The decline has been happening for decades, though. It started, perhaps, when the Sporting News stopped publishing every MLB box score in its weekly edition and has continued to the present, when some newspapers run no box scores at all. The platform on which you're reading this post is, of course, a primary culprit.

Box scores date back to 1859 and are credited to Harry Chadwick. By the 20th century, they were a firmly entrenched part of the baseball scene.

Today, many older fans lament the disappearance (in printed matter) of box scores. A century ago, however, there were some who felt there was an overabundance of time and resources spent on box scores. That's the interesting topic of "The Baseball Fan and the Box Score," by Frank B. Elser1, in the April 19, 1913, issue of The Outlook magazine.2

Here are some excerpts from Elser's amusing-at-times essay, which starts by focusing on all of the behind-the-scenes work necessary for a boxscore to even appear in a newspaper. (I think my friends in the industry will get a special chuckle from this.)

  • "[B]aseball is a burden! It is a burden to the newspapers and press associations, and a heavy one. Each year, the army of American 'fans' grows larger and more fastidious in its demands for baseball news, until, like the Old Man of the Sea, the Twentieth Century Old Man of the Diamond has a strangle-hold on the 'sporting desk' of the newspapers."
  • "It is true that baseball reports are circulation builders and that 'the people just will have it,' but it is doubtful if there is a newspaper owner in the country — owner, not sporting editor — who would not gladly be rid of the box-score burden if he could. Certainly the news associations would. Several years ago the Associated Press, whose religion is facts and whose watchword is conciseness, seriously considered eliminating box-scores from its service. Immediately there was a protesting flutter from the pulse of fandom, and the idea was abandoned."
  • "[D]uring the playing season, the Associated Press is carrying over its forty thousand miles of leased wires full box-scores of every game in the National and American Leagues to approximately two hundred and fifty morning papers!"
  • "What other activity of man is as thoroughly reported?"
  • "It takes a good [wire] operator just seven minutes to copy a box-score; hence, with sixteen major league teams playing, this means eight games, or fifty-six minutes of wire time taken up every night during the season with the big-league box-scores alone. On circuits where there are minor league box-scores to be sent, it means double that time, or nearly two hours. On 'double-header' days multiply this by two."
  • "Now let's go behind the headlines and talk things over with the newspaper owner or managing editor. His3 first desire is to give his readers what they want, at the same time maintaining a decent average with proper regard for news values, in order that his paper may not be top-heavy in one thing or shy in another. How many editors have held to this idea? Very few. The baseball mania has upset all standards of newspaper proportion. Nothing in the history of newspapers, or in the history of the world for that matter, has so caught the public fancy as to call forth special editions daily devoted to one thing exclusively. But the afternoon baseball extra now runs through three editions up to the 'Final,' and, deprived of it, the 'fan' would howl like a man who had lost his leg."
  • "Where will it end? 'Fans' are being born faster than P.T. Barnum's proverbial suckers, and each succeeding season finds them more familiar with the game, and demanding more and better news of it. Any old account of an ordinary news event, such as the Balkan War or the assassination of a Mexican President, will do; but baseball, goodness me! we want that written by an expert. We want his4 picture at the head of his column, embellished, if possible, with a facsimile of his signature."
  • "All this costs the newspapers money. Special baseball writers receive big salaries."
  • "Why is baseball so popular? We all know the answer — because it's 'on the level' — and against just because it is baseball. ... Baseball you can enjoy free of cost. If you can't afford a seat in the bleachers even twice during the season, you can watch the bulletin-boards, hang over the ticker, and read the newspapers. And between times you can talk about it."
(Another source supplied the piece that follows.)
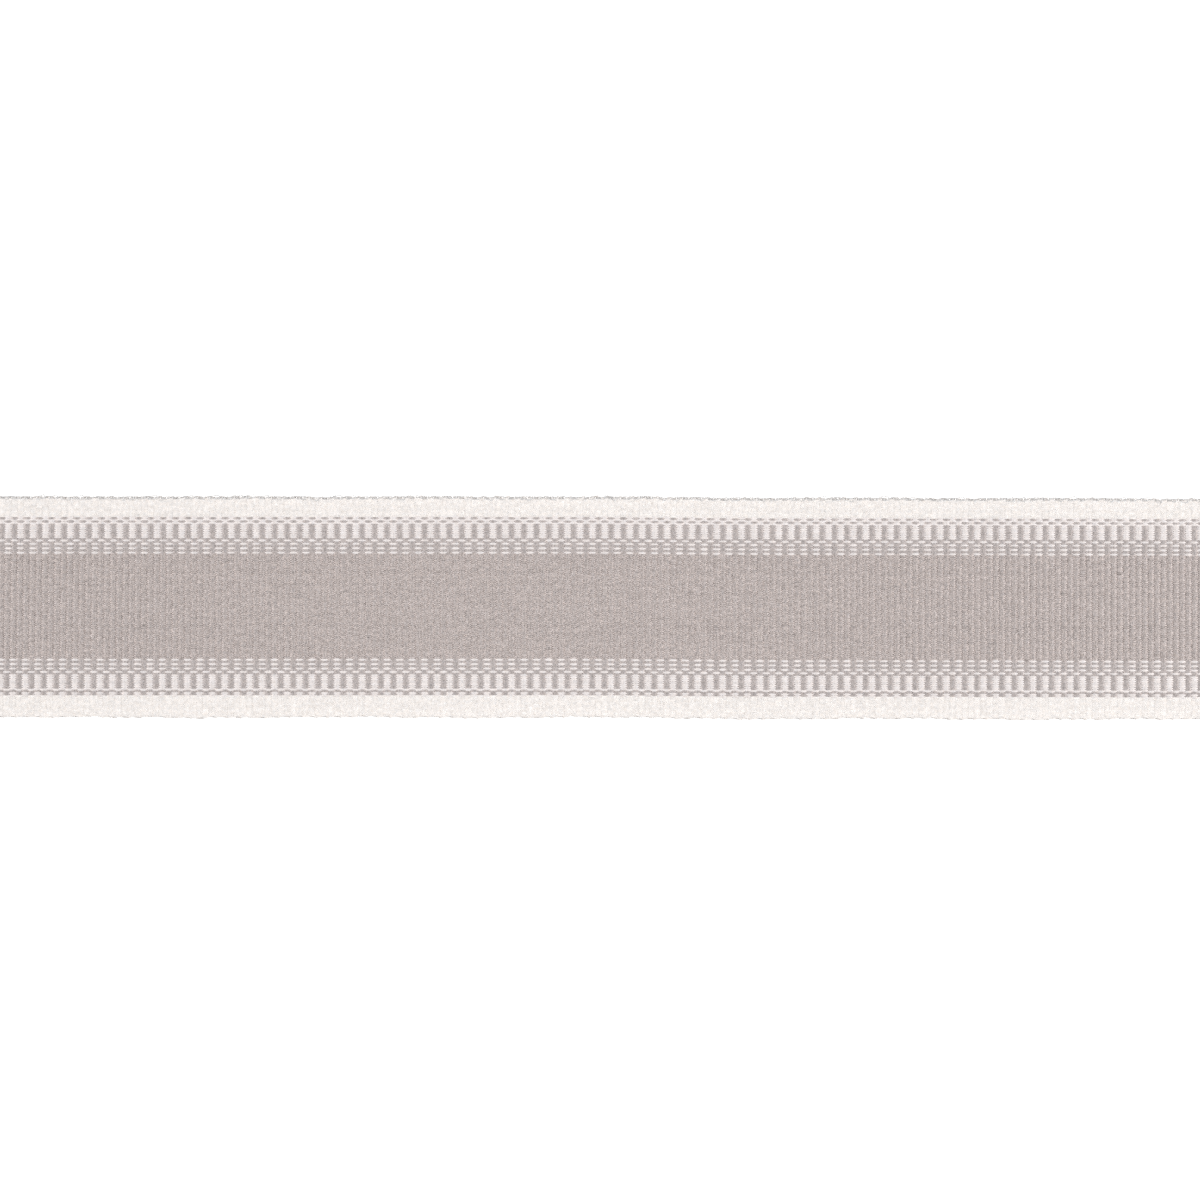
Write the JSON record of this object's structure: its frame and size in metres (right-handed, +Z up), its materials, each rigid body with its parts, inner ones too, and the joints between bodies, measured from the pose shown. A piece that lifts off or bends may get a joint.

And then there's this unexpected twist ending to Elser's essay...

  • "Not so long ago, several ambitious gentlemen in Kentucky sent to sporting editors and others throughout the country an announcement that they were prepared to lay odds and make book on the major league contests. Did they? The did not. Immediately there were flashed from coast to coast stories of the threatened injection of gambling into the National diversion as forecasting its decay and downfall. The press was universally outraged. Sporting editors ... rose as a man in condemnation of the proposal. ... After a week of excitement in 'fandom,' nothing more was heard from the gentlemen in Kentucky. Publicity had killed the scheme, and baseball remained clean."5

The article in The Outlook concludes with this tagline:
"A second article on baseball will follow. It is written by Mr. H. Addington Bruce, and its subject is, 'What's the Use of Baseball?" 6
By the time Bruce's essay was published, it had been renamed "Baseball and the National Life." You can read it here.

Related posts

Footnotes
1. Frank B. Elser (1885-1935) was a contributor to The New York in the 1930s and penned the play "The Farmer Takes a Wife," which was twice made into movies — in 1935 with Janet Graynor and Henry Fonda and in 1953 with Betty Grable and Dale Robertson.
2. March 2011 and May 2011 posts featured advertisements from a 1905 issue of The Outlook.
3. Sigh.
4. Sigh.
5. Sigh.
6. Coincidentally, I own a reprint of one of Bruce's books, titled Historic Ghosts and Ghost-Hunters.